Extract all lines containing "FreeCAD".

** start Information shown **

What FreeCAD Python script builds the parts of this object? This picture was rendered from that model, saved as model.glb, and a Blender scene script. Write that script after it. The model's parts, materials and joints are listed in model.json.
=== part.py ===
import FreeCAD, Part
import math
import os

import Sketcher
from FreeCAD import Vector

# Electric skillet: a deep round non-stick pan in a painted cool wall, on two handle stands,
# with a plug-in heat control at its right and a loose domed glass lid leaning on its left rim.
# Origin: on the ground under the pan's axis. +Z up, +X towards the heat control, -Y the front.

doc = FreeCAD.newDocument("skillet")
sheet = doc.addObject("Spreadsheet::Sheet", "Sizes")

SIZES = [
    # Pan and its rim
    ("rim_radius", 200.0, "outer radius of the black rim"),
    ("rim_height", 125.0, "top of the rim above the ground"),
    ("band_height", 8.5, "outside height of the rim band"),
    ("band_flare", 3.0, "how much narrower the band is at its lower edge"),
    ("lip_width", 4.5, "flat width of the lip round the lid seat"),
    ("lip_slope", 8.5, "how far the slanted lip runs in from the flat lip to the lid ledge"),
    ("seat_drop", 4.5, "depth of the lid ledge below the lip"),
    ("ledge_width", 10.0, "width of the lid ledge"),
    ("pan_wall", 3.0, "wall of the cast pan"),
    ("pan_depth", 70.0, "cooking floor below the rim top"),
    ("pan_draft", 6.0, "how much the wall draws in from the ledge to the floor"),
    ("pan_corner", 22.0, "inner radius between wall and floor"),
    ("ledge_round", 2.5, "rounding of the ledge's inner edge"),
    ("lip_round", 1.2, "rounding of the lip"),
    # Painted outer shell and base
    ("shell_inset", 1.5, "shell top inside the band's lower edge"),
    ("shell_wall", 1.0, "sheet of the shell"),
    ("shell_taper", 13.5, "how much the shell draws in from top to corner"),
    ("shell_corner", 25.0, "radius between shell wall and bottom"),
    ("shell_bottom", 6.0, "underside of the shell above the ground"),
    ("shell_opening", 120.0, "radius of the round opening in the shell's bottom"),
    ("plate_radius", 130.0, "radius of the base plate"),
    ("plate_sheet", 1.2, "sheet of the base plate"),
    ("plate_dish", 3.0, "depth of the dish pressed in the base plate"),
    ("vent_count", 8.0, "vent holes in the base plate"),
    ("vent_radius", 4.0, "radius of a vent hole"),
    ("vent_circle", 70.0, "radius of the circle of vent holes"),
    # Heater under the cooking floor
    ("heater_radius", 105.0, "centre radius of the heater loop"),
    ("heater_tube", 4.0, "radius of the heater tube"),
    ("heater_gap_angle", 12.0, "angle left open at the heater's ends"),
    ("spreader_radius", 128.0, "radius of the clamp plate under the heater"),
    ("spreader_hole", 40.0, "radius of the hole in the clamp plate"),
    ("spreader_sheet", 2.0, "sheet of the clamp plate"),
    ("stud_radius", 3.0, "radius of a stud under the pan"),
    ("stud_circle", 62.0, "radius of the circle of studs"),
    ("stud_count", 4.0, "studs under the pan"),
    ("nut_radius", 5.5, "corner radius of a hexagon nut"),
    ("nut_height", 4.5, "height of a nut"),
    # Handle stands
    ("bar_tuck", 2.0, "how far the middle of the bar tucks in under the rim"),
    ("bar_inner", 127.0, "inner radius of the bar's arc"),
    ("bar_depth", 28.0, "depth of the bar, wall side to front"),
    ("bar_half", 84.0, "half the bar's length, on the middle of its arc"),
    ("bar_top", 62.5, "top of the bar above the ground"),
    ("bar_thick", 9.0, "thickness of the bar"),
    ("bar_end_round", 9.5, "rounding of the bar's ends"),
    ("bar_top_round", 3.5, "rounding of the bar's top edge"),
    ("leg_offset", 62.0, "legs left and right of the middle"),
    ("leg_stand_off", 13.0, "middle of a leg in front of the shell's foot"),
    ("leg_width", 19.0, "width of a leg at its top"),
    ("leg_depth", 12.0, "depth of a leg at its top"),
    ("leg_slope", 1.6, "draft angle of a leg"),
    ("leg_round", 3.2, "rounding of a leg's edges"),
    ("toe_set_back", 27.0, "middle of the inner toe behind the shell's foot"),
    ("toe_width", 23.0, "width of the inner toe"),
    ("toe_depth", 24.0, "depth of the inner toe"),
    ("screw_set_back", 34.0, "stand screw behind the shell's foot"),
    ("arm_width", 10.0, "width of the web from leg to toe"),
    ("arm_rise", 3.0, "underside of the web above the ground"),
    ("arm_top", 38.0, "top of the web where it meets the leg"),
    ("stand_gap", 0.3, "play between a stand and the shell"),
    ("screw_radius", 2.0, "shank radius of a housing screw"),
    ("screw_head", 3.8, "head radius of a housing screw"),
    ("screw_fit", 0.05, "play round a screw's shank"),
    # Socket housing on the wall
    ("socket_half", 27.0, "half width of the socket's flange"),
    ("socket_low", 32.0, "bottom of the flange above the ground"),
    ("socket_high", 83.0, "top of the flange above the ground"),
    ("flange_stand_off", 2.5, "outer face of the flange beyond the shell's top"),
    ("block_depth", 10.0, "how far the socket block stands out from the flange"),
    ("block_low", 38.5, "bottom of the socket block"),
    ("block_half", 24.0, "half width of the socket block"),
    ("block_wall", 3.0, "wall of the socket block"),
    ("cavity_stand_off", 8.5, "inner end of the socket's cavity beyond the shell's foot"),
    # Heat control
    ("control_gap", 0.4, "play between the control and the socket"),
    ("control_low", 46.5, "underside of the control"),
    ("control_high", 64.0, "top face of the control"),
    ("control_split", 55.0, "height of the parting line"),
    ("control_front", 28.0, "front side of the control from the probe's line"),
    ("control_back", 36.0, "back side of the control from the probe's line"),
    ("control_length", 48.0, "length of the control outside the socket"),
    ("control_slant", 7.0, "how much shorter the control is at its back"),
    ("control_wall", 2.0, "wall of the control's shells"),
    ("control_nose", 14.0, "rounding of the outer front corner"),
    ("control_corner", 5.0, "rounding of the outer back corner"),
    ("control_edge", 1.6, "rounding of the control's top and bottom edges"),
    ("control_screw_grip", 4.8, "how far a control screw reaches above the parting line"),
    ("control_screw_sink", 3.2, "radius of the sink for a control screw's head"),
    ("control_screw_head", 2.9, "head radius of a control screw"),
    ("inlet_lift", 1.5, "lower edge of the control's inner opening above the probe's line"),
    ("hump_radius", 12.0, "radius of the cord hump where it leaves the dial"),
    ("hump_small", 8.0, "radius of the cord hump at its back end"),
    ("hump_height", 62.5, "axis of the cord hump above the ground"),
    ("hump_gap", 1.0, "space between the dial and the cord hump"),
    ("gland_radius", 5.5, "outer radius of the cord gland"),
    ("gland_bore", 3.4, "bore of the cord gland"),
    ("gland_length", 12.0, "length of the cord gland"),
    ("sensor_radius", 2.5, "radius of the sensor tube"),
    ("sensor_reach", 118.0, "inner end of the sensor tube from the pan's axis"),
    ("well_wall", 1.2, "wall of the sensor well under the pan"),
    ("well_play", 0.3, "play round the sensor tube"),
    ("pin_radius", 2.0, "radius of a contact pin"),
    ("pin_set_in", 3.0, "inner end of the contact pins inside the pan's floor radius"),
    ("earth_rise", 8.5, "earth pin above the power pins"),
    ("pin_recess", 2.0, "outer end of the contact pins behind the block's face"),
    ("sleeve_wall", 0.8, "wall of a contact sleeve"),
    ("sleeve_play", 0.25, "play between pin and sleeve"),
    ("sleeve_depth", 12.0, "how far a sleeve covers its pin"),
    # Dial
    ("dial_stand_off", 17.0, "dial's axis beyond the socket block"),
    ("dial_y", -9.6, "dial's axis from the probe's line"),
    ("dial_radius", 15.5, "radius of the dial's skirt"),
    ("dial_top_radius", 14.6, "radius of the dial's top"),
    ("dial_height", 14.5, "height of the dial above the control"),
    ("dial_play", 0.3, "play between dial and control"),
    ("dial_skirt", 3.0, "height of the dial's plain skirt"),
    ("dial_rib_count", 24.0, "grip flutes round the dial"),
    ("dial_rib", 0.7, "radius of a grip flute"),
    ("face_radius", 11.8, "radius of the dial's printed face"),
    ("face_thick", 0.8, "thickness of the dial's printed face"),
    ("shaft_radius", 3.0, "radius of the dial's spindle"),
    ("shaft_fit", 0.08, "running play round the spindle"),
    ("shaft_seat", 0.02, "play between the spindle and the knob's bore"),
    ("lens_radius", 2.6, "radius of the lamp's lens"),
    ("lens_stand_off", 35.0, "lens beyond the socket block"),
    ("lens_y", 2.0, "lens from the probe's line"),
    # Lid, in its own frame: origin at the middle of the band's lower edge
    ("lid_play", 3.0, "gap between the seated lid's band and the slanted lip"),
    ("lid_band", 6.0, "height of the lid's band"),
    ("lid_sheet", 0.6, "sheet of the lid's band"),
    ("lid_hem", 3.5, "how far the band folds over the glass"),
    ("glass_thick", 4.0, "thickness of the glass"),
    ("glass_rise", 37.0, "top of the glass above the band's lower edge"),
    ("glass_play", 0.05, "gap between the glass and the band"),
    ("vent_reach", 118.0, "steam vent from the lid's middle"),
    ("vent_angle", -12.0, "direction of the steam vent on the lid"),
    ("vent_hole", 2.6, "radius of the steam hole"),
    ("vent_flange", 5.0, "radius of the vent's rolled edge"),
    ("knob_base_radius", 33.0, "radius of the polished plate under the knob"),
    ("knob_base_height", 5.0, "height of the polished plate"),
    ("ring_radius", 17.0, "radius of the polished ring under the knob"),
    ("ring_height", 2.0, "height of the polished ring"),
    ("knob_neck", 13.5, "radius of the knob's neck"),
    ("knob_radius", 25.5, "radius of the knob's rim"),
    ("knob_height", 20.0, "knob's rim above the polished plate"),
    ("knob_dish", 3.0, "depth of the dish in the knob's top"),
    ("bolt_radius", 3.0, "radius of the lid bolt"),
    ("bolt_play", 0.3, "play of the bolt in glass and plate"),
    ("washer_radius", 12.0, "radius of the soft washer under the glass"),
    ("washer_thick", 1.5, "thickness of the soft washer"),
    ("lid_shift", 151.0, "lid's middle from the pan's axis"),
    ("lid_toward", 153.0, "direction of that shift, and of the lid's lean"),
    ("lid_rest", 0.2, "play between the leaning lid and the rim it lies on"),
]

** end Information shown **

* **Exercise answer**
What FreeCAD Python script builds the parts of this object? This picture was rendered from that model, saved as model.glb, and a Blender scene script. Write that script after it. The model's parts, materials and joints are listed in model.json.
import FreeCAD, Part
from FreeCAD import Vector
doc = FreeCAD.newDocument("skillet")